天皇の弟王のオホハツセノ王子(雄略天皇)は少年のためにどうすることも出来なかった。そこでオホハツセノ王子は兄のクロヒコノ王は驚きも反撃もしないので刀を抜いて打殺をされた。

この事をその上の兄シロヒコノ王に事情を告げ訴えた。その兄も同じようにクロヒコノ王も態度ははっきりせず、即座に首を掴んで、穴を掘って立たせてそのまま腰まで埋まった時に両方の目玉を出して死んだ。

その事を知ったマヨウノ王はツブラオミの家に逃げ込んだ。オオハツセ王子は軍を起こし、ツブラオミの家を包囲し放った矢は風に飛ぶ芦の花のように飛んだ。
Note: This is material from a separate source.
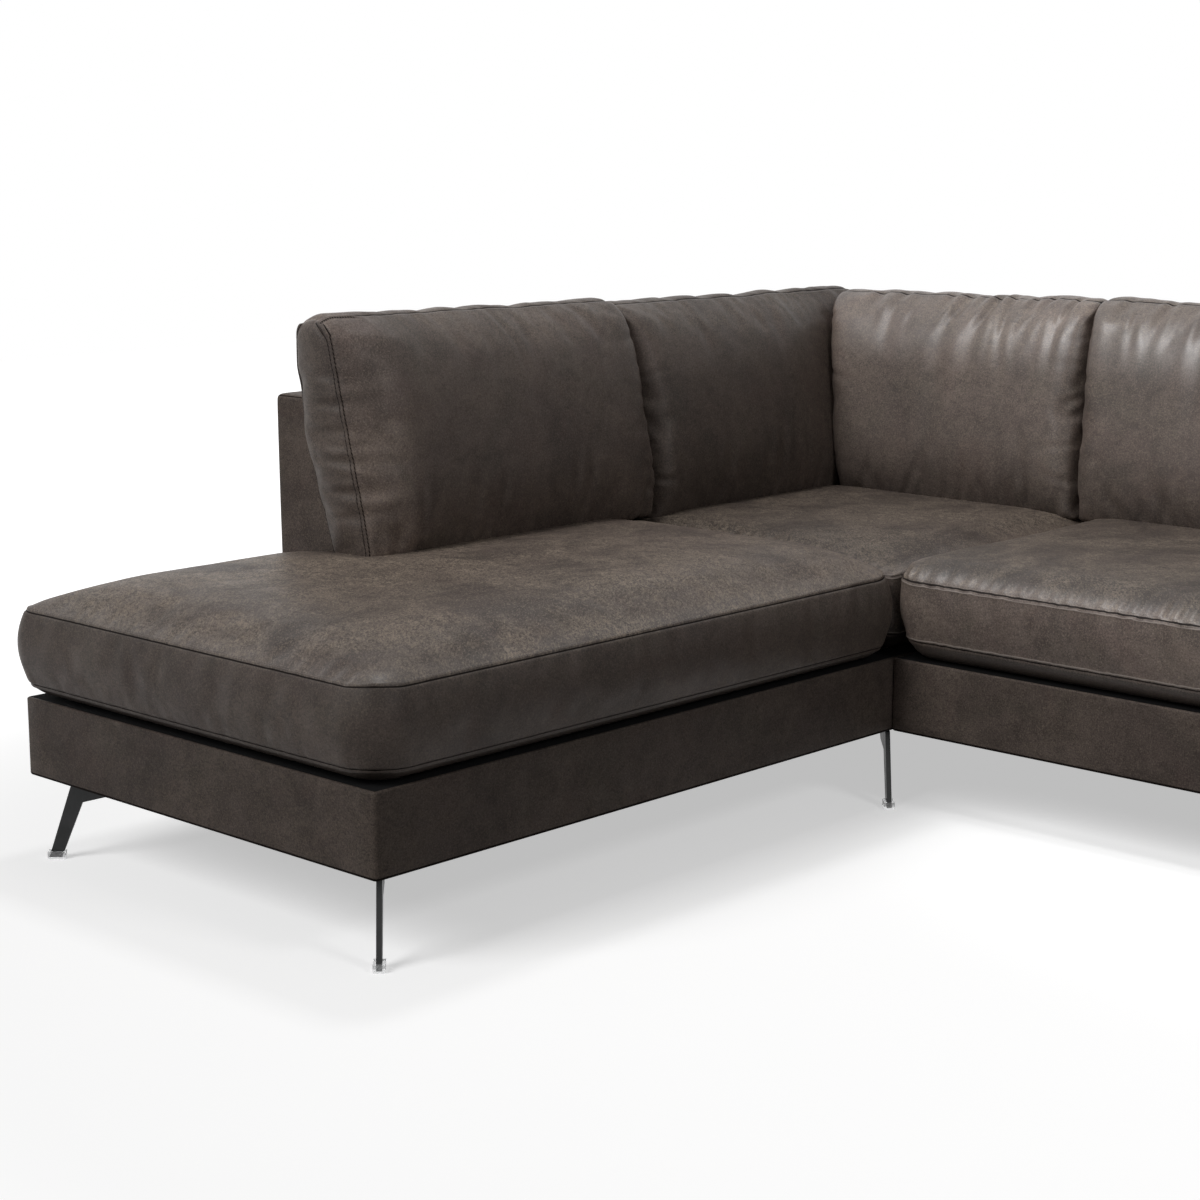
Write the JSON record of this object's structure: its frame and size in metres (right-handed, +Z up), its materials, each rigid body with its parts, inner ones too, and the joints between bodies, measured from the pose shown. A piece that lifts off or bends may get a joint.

ツブラオミの矢は尽き、傷着き、マヨウノ王は仕方がないと、自分を刀で刺殺しように言って、返す刀で首を切って死んだ。

恐ろしい復讐の顛末物語である。こんな話は中国の王の后を我がものとして、その後殺された元王の子に復讐される場面があるが、殺された兄弟が仇討が出来ず二転三転し逃げた前王の子を討つ話はよくあるものである。

☆都夫良意富美は建内宿祢の曾孫である。

☆神床は夢に神意を受けるために斎戒して眠る所、不謹慎にもそこで昼寝に皇后と語らっていた。それは神罰に相当するかもしれない。

またオオクサ王の妻は長田大郎女は自分の妹で同母の兄弟結婚は禁断の結婚で神罰に相当する。重ね重ねの人道に反した報いだったと言える。

☆床下で遊んでいたマヨウノ王は高床式であったと思われる。